For firms evaluating Odoo ERP integration, the objective is not simply moving data between systems. The real goal is business workflow connectivity: ensuring that a qualified opportunity can become a project, a staffed engagement can generate approved time and expenses, and completed work can flow into billing and revenue recognition with minimal manual intervention. This is where Odoo API integration, Odoo middleware, and carefully designed orchestration patterns become critical.
Common business integration challenges across PSA, CRM, and finance
Professional services firms usually face a recurring set of interoperability problems. Sales teams manage pipeline and client communications in CRM, delivery teams work in PSA or project tools, and finance teams rely on accounting or ERP platforms with different data structures and approval rules. Without a coherent Odoo connector strategy, customer records diverge, project codes are duplicated, billing milestones are missed, and revenue reporting becomes difficult to trust.
- Lead-to-project handoffs are inconsistent, causing project setup delays and incomplete contract data.
- Resource plans, timesheets, and expenses are not synchronized with billing rules or finance controls.
- Customer master data differs across CRM, PSA, and ERP systems, creating reconciliation overhead.
- Invoice generation depends on manual exports, increasing billing cycle time and revenue leakage.
- Executives lack real-time visibility into backlog, utilization, margin, collections, and forecast accuracy.
These issues are not only operational.
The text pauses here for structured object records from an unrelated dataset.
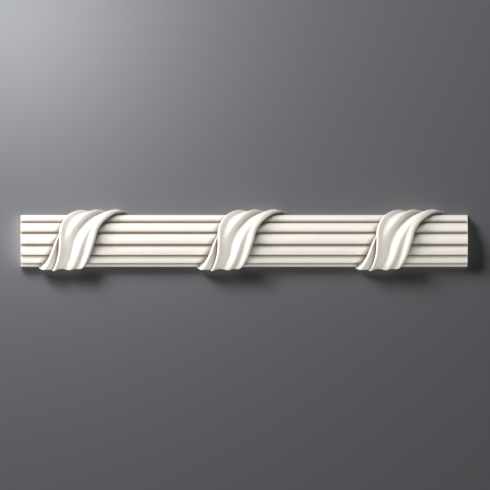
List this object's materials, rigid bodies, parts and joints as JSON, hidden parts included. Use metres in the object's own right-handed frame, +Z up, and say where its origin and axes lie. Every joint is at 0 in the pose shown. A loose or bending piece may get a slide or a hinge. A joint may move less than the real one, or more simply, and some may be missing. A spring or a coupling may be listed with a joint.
{
  "type": "decorative moulding",
  "caption": "Straight cast plaster wall moulding: a half-round band of reeds on a flat back, bound at an even pitch by draped ribbons that cross it on the slant.",
  "frame": {"origin": "middle of the flat back, half way along the length and half way up the band", "axes": "+X along the length, +Z up the wall, +Y into the wall; the reeds and ribbons face -Y"},
  "size_m": [0.685, 0.0428, 0.0942],
  "materials": {
    "painted_plaster": "cast gypsum plaster with a smooth warm off-white satin paint"
  },
  "bodies": {
    "root": {"ribbon_reed_moulding": "painted_plaster"}
  },
  "joints": []
}
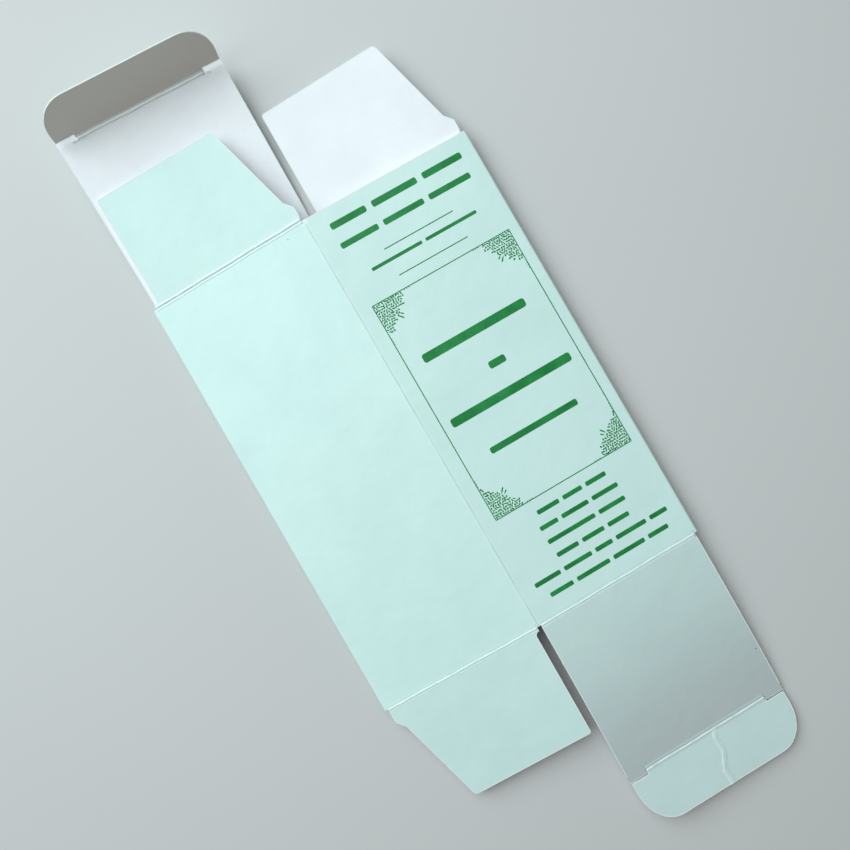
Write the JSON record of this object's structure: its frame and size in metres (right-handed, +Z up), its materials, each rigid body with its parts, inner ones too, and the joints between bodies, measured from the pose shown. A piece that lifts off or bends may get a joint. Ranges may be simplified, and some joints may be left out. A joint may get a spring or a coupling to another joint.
{
  "type": "flattened folding carton",
  "caption": "Flattened tuck-end folding carton of thin paperboard: a creased tube with a glued seam, and hinged lids, tuck tongues and dust flaps lying open at both ends.",
  "frame": {"origin": "centre of the bounding box in plan, at the level of the lowest point, which is the surface it lies on", "axes": "+X across the carton towards its printed front panel, +Y along the carton towards its top end, +Z up from the surface it lies on"},
  "size_m": [0.117, 0.2906, 0.0292],
  "materials": {
    "mint_board": "satin",
    "board_inside": "matte"
  },
  "bodies": {
    "sleeve": {"sleeve": "mint_board"},
    "top_lid": {"top_lid": "board_inside"},
    "top_tongue": {"top_tongue": "board_inside"},
    "top_left_dust_flap": {"top_left_dust_flap": "mint_board"},
    "top_right_dust_flap": {"top_right_dust_flap": "board_inside"},
    "bottom_lid": {"bottom_lid": "mint_board"},
    "bottom_tongue": {"bottom_tongue": "mint_board"},
    "bottom_left_dust_flap": {"bottom_left_dust_flap": "mint_board"},
    "bottom_right_dust_flap": {"bottom_right_dust_flap": "board_inside"}
  },
  "joints": [
    {"name": "top_lid_hinge", "type": "hinge", "parent": "sleeve", "child": "top_lid", "pos_m": [-0.05782, 0.08156, 0.0041], "axis": [0.9981, 0, -0.0621], "range_deg": [-170, 0]},
    {"name": "top_tongue_hinge", "type": "hinge", "parent": "top_lid", "child": "top_tongue", "pos_m": [-0.05726, 0.13937, 0.01312], "axis": [0.9939, 0.0052, -0.1101], "range_deg": [-60, 90]},
    {"name": "top_left_dust_hinge", "type": "hinge", "parent": "sleeve", "child": "top_left_dust_flap", "pos_m": [-0.05783, 0.08156, 0.00559], "axis": [0.9973, 0, 0.0732], "range_deg": [0, 140]},
    {"name": "top_right_dust_hinge", "type": "hinge", "parent": "sleeve", "child": "top_right_dust_flap", "pos_m": [0.00134, 0.08156, 0.00042], "axis": [0.9973, 0, 0.0732], "range_deg": [-15, 84]},
    {"name": "bottom_lid_hinge", "type": "hinge", "parent": "sleeve", "child": "bottom_lid", "pos_m": [0.05783, -0.06874, 0.00562], "axis": [-0.9976, 0, 0.0698], "range_deg": [0, 165]},
    {"name": "bottom_tongue_hinge", "type": "hinge", "parent": "bottom_lid", "child": "bottom_tongue", "pos_m": [0.05752, -0.12719, 0.00123], "axis": [-0.9976, 0, 0.0698], "range_deg": [-90, 20]},
    {"name": "bottom_left_dust_hinge", "type": "hinge", "parent": "sleeve", "child": "bottom_left_dust_flap", "pos_m": [-0.00134, -0.06874, 0.00929], "axis": [-0.9973, 0, -0.0732], "range_deg": [-80, 25]},
    {"name": "bottom_right_dust_hinge", "type": "hinge", "parent": "sleeve", "child": "bottom_right_dust_flap", "pos_m": [0.05783, -0.06874, 0.00412], "axis": [-0.9973, 0, -0.0732], "range_deg": [-165, 0]}
  ]
}
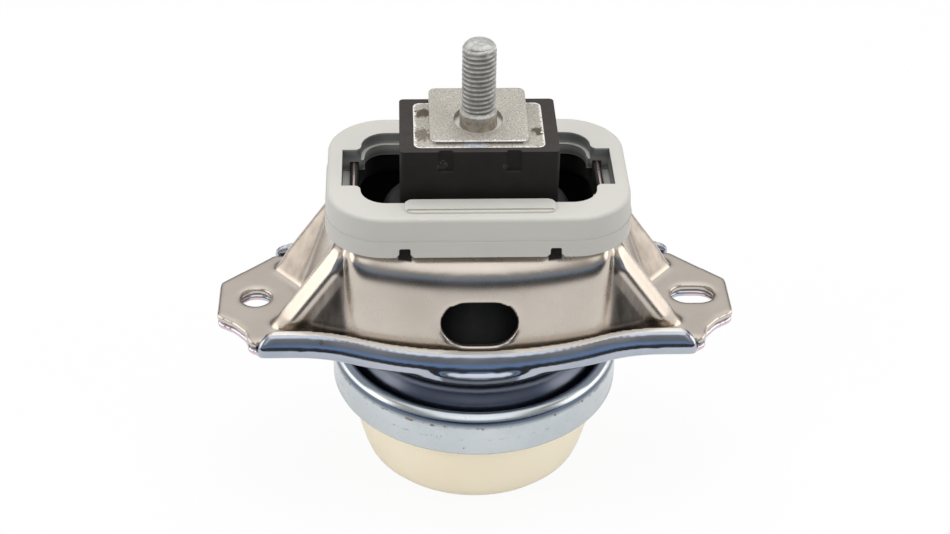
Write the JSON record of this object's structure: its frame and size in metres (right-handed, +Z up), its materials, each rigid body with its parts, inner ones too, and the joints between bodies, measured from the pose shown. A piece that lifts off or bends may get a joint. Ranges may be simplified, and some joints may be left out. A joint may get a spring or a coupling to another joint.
{
  "type": "hydraulic engine mount",
  "caption": "Hydraulic engine mount: pressed steel housing with two bolt-on wings, rubber-bonded core with an upright threaded stud, crimp ring and plastic bowl.",
  "frame": {"origin": "middle of the bowl's flat base, on the stud's axis", "axes": "+Z up along the stud, X along the two wings (round hole at -X, slot at +X), -Y towards the side the seat slopes down to"},
  "size_m": [0.1898, 0.1062, 0.1714],
  "materials": {
    "zinc_steel": "zinc plated, satin",
    "cast_aluminium": "cast and blasted, fine grain",
    "block_rubber": "moulded, matt",
    "stop_rubber": "moulded, matt",
    "collar_plastic": "moulded, slightly satin",
    "housing_steel": "pressed sheet, warm nickel tint, satin",
    "blue_zinc_steel": "pressed sheet, blue zinc, satin",
    "ring_steel": "rolled sheet, pale blue zinc",
    "bowl_plastic": "moulded, cream",
    "spring_rubber": "moulded, matt",
    "sleeve_steel": "bare pressed steel",
    "seal_rubber": "moulded, matt",
    "channel_aluminium": "die cast"
  },
  "bodies": {
    "root": {"stud": "zinc_steel", "core": "cast_aluminium", "stop_buffer": "block_rubber", "rebound_stop": "stop_rubber", "limiter_collar": "collar_plastic", "upper_housing": "housing_steel", "lower_plate": "blue_zinc_steel", "crimp_ring": "ring_steel", "bowl": "bowl_plastic", "main_spring": "spring_rubber", "spring_sleeve": "sleeve_steel", "flange_gasket": "seal_rubber", "channel_upper": "channel_aluminium", "channel_lower": "channel_aluminium", "decoupler_membrane": "seal_rubber", "diaphragm": "seal_rubber", "diaphragm_ring": "sleeve_steel"}
  },
  "joints": []
}
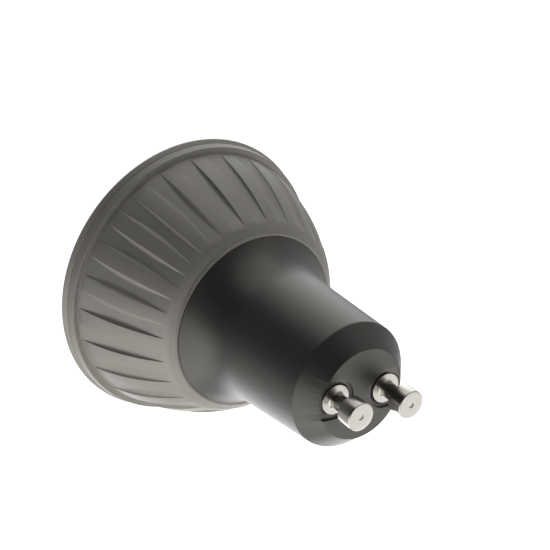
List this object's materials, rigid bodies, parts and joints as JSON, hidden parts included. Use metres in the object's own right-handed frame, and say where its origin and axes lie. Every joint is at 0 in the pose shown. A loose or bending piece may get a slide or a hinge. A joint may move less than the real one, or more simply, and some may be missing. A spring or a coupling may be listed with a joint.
{
  "type": "gu10 led spotlight bulb",
  "caption": "Cone-shaped reflector-size lamp: fluted grey metal head, dark moulded neck with a bevelled end, and two headed contact pins in shallow pockets.",
  "frame": {"origin": "centre of the front face, on which the lamp stands", "axes": "+Z along the lamp's axis from the front face to the contact pins, +X along the line of the two pins"},
  "size_m": [0.05, 0.05, 0.057],
  "materials": {
    "head_paint": "matt grey paint on cast aluminium",
    "neck_plastic": "satin moulded plastic",
    "pin_metal": "turned and nickel plated",
    "clear_plastic": "clear polished plastic",
    "board_white": "white solder resist on a metal board",
    "emitter": "clear silicone over phosphor",
    "pad_grey": "soft filled silicone",
    "screw_steel": "zinc plated",
    "disc_film": "thin amber sheet",
    "board_green": "green solder resist on glass laminate",
    "ferrite": "ground ferrite",
    "bobbin_black": "moulded phenolic",
    "winding_tape": "yellow tape over copper",
    "choke_copper": "enamelled copper wire",
    "can_sleeve": "shrunk sleeve",
    "film_box": "moulded box",
    "resistor_coat": "lacquered film",
    "chip_black": "moulded epoxy",
    "wire_white": "silicone sleeve",
    "wire_red": "silicone sleeve",
    "wire_black": "silicone sleeve"
  },
  "bodies": {
    "root": {"heatsink_housing": "head_paint", "front_bezel": "head_paint", "neck_housing": "neck_plastic", "contact_pin_left": "pin_metal", "contact_pin_right": "pin_metal", "lens_plate": "clear_plastic", "led_board": "board_white", "led_1": "emitter", "led_2": "emitter", "led_3": "emitter", "thermal_pad": "pad_grey", "led_board_screws": "screw_steel", "base_screws": "screw_steel", "insulating_disc": "disc_film", "driver_board": "board_green", "transformer_core_left": "ferrite", "transformer_core_right": "ferrite", "transformer_bobbin": "bobbin_black", "transformer_winding": "winding_tape", "choke_core": "ferrite", "choke_winding": "choke_copper", "smoothing_capacitor": "can_sleeve", "film_capacitor": "film_box", "fusible_resistor": "resistor_coat", "bridge_rectifier": "chip_black", "driver_chip": "chip_black", "output_diode": "chip_black", "supply_wire_left": "wire_white", "supply_wire_right": "wire_white", "led_wire_plus": "wire_red", "led_wire_minus": "wire_black"}
  },
  "joints": []
}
They directly affect cash flow, client experience, audit readiness, and the ability to scale service delivery. An effective Odoo integration architecture should therefore be designed around business outcomes such as faster quote-to-cash cycles, stronger project governance, cleaner financial close, and more reliable executive reporting.
Core business use cases for Odoo ERP interoperability in professional services
The most valuable integration scenarios usually span the full client lifecycle. A CRM opportunity may need to create or update an account, contact hierarchy, service agreement, and project template in Odoo. Once a deal is closed, delivery teams need synchronized project structures, staffing assignments, budgets, milestones, and billing terms. During execution, approved timesheets and reimbursable expenses must flow into invoicing logic, while finance requires accurate tax, currency, and entity handling. Finally, payment status and receivables updates should be visible to account managers and project leaders.
Odoo automation becomes especially valuable when firms operate across multiple legal entities, service lines, or geographies. In these environments, ERP interoperability must support different billing models such as time and materials, fixed fee, milestone billing, retainers, and managed services. Integration design should also account for contract amendments, change requests, write-offs, credit notes, and revenue adjustments so that operational systems and finance remain aligned.
Integration architecture options: direct Odoo API integration versus middleware-led connectivity
There is no single architecture pattern that fits every professional services firm. Direct Odoo API integration can be appropriate when the number of systems is limited, workflows are straightforward, and internal teams can manage endpoint changes over time. This model may work for a focused CRM-to-Odoo or PSA-to-Odoo connector where data ownership is clear and transformation logic is relatively light.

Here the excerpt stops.